The government is offering constructive, even lighthearted, advice to fight what it calls an epidemic of expanding waistlines. Americans will be told in a new ad campaign they can lose midsection love handles and double chins one step at a time if they eat less and exercise more.

“We’re just too darn fat, ladies and gentlemen, and we’re going to do something about it,” Health and Human Services Secretary Tommy Thompson said Tuesday.

A poor diet and physical inactivity caused 400,000 deaths in 2000, a 33 percent jump over 1990, said a study released Tuesday by the federal Centers for Disease Control and Prevention. Tobacco-related deaths in the same period climbed by less than 9 percent and the gap between the two narrowed substantially.

“This is tragic,” said Dr. Julie Gerberding, the CDC’s director and an author of the study.

The report predicts obesity will surpass tobacco if trends continue. “Our worst fears were confirmed,” Gerberding said.
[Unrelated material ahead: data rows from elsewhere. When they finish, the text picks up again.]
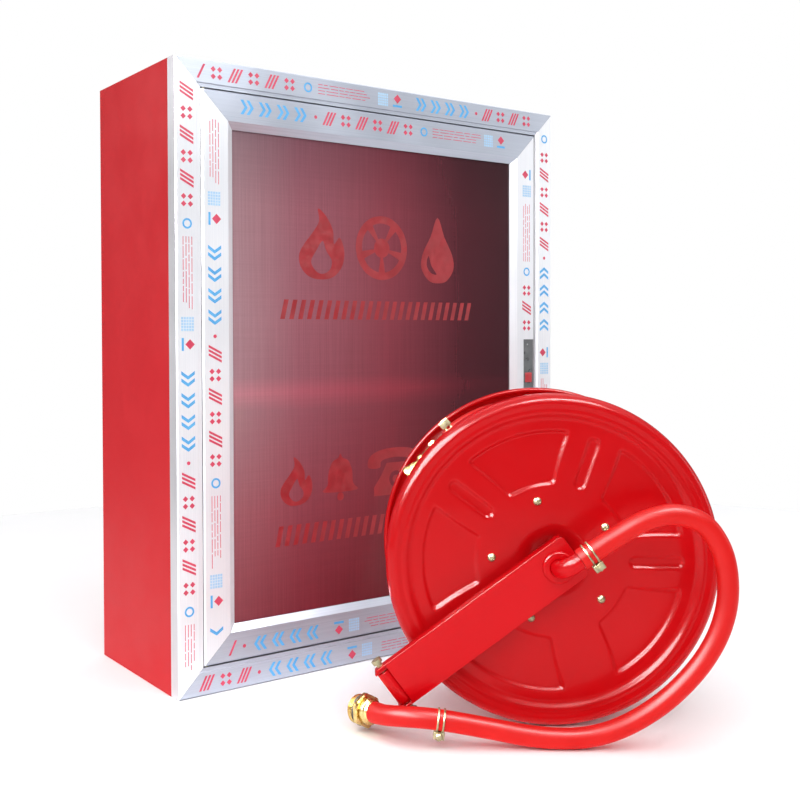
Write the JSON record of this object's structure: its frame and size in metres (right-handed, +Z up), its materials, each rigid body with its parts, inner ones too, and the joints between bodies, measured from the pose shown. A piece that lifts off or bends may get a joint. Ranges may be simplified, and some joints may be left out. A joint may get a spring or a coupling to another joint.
{
  "type": "standpipe cabinet",
  "caption": "Red steel standpipe cabinet with a glazed aluminium door, push-button lock and shelf, and a pressed-steel hose reel on a swing arm with its inlet hose and nozzle",
  "frame": {"origin": "centre of the underside of the cabinet, where it stands", "axes": "+Z up, +Y towards the wall (out of the back panel), -Y out of the glazed door, +X to the right of somebody facing the door"},
  "size_m": [0.65, 0.7419, 0.8],
  "materials": {
    "red_coat": "satin red powder coat on folded sheet steel",
    "aluminium": "drawn silver section under a thin clear protective film",
    "tinted_glass": "dark red-brown tinted pane, 4 mm",
    "black_rubber": "matt black",
    "lock_steel": "dull grey plated",
    "zinc_plate": "yellow zinc plate",
    "red_plastic": "moulded",
    "red_gloss": "gloss red paint on pressed steel",
    "bush_plastic": "natural nylon",
    "red_rubber": "smooth semi-gloss red hose cover",
    "brass": "turned"
  },
  "bodies": {
    "cabinet": {"cabinet_wrapper": "red_coat", "back_panel": "red_coat", "shelf": "red_coat", "shelf_angle_left": "red_coat", "shelf_angle_right": "red_coat", "outer_frame_bottom": "aluminium", "outer_frame_right": "aluminium", "outer_frame_top": "aluminium", "outer_frame_left": "aluminium", "pivot_pin_upper": "zinc_plate", "pivot_pin_lower": "zinc_plate", "strike_plate": "lock_steel", "pipe_grommet": "black_rubber"},
    "door": {"door_rail_bottom": "aluminium", "door_rail_top": "aluminium", "door_stile_left": "aluminium", "door_stile_right": "aluminium", "door_key_bottom_left": "aluminium", "door_key_bottom_right": "aluminium", "door_key_top_left": "aluminium", "door_key_top_right": "aluminium", "glass_pane": "tinted_glass", "glass_gasket": "black_rubber", "pivot_block_upper": "zinc_plate", "pivot_block_lower": "zinc_plate", "lock_faceplate": "lock_steel", "lock_case": "lock_steel"},
    "lock_button": {"push_button": "red_plastic"},
    "lock_bolt": {"latch_bolt": "zinc_plate"},
    "arm": {"swing_arm": "red_gloss", "arm_collar": "red_gloss", "hub_spindle": "zinc_plate", "spindle_nut": "zinc_plate", "inlet_elbow": "red_gloss", "elbow_clamp": "zinc_plate", "elbow_clamp_bolt": "zinc_plate", "hinge_pin": "zinc_plate", "hinge_nut": "zinc_plate", "inlet_hose": "red_rubber", "inlet_tail": "brass", "coupling_nut": "brass", "coupling_gasket": "black_rubber", "inlet_clamp": "zinc_plate", "inlet_clamp_bolt": "zinc_plate"},
    "bracket": {"wall_bracket": "red_gloss"},
    "reel": {"front_disc": "red_gloss", "rear_disc": "red_gloss", "drum": "red_gloss", "hub_bush_front": "bush_plastic", "hub_bush_rear": "bush_plastic", "wound_hose": "red_rubber", "hose_tail": "red_rubber", "nozzle_body": "brass", "nozzle_clamp": "zinc_plate", "reel_screw_1": "zinc_plate", "reel_screw_2": "zinc_plate", "reel_screw_3": "zinc_plate", "reel_screw_4": "zinc_plate", "reel_screw_5": "zinc_plate"},
    "nozzle_tip_body": {"nozzle_tip": "brass"}
  },
  "joints": [
    {"name": "door_hinge", "type": "hinge", "parent": "cabinet", "child": "door", "pos_m": [-0.2835, -0.115, 0.4], "axis": [0, 0, -1], "range_deg": [0, 100]},
    {"name": "lock_press", "type": "slide", "parent": "door", "child": "lock_button", "axis": [0, 1, 0], "range_m": [0, 0.004], "stiffness_N_per_m": 300},
    {"name": "bolt_slide", "type": "slide", "parent": "door", "child": "lock_bolt", "axis": [-1, 0, 0], "range_m": [0, 0.0065]},
    {"name": "reel_carry", "type": "slide", "parent": "cabinet", "child": "arm", "axis": [0, -1, 0], "range_m": [0, 0.9]},
    {"name": "reel_spin", "type": "hinge", "parent": "arm", "child": "reel", "pos_m": [-0.01, -0.4505, 0.1935], "axis": [-0.5878, -0.809, 0], "continuous": true},
    {"name": "arm_hinge", "type": "hinge", "parent": "arm", "child": "bracket", "pos_m": [-0.17468, -0.36398, 0.05729], "axis": [-0.4812, 0.3496, 0.8039], "range_deg": [0, 65]},
    {"name": "nozzle_twist", "type": "hinge", "parent": "reel", "child": "nozzle_tip_body", "pos_m": [-0.09029, -0.35941, 0.333], "axis": [-0.5813, 0.4223, -0.6955], "range_deg": [0, 180]}
  ],
  "couplings": [
    {"joint": "bolt_slide", "follows": "lock_press", "ratio": 1.6},
    {"joint": "reel_carry", "follows": "door_hinge", "m_per_rad": 0.5}
  ]
}
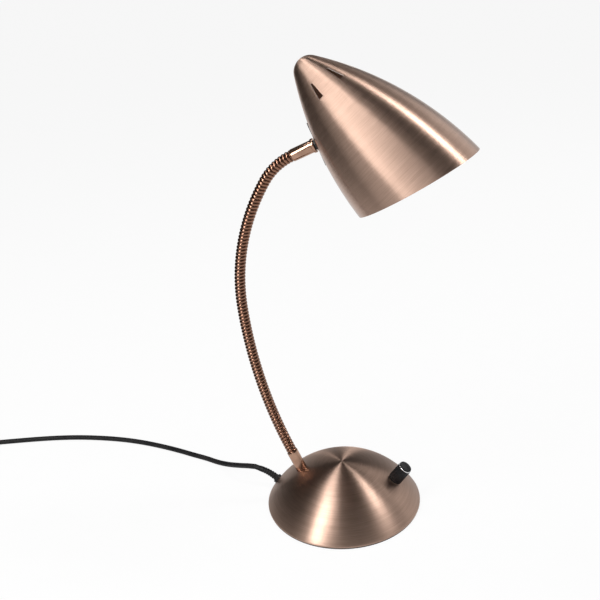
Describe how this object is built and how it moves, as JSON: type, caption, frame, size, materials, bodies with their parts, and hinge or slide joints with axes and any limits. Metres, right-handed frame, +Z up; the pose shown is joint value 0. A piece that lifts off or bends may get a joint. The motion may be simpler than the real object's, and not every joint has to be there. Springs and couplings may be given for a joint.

The study is the latest in a long line of research documenting widespread weight gain — and its consequences — among Americans, from children to seniors.

The researchers analyzed data from 2000 for the leading causes of death and for those preventable factors known to contribute to them. Like tobacco, obesity and inactivity increase the risks for the top three killers: heart disease, cancer and such cerebrovascular ailments as strokes. Obesity and a sedentary lifestyle also strongly increase the risk of diabetes, the sixth-leading cause of death.

The results appear in today’s Journal of the American Medical Association.

Americans’ fast-food lifestyle, increased use of computers and a decline in school physical education programs all were cited by Thompson and other officials as factors contributing to the nation’s fat problem. Two out of three adults and 9 million children are overweight or obese.

Rather than call for dramatic changes in diet and exercise, Thompson said Americans could begin a gradual exercise program. They could get off the bus a block farther from their homes, he said, and slowly cut back on unhealthful foods.

Thompson said President Bush would play a prominent part in the campaign, but did not elucidate.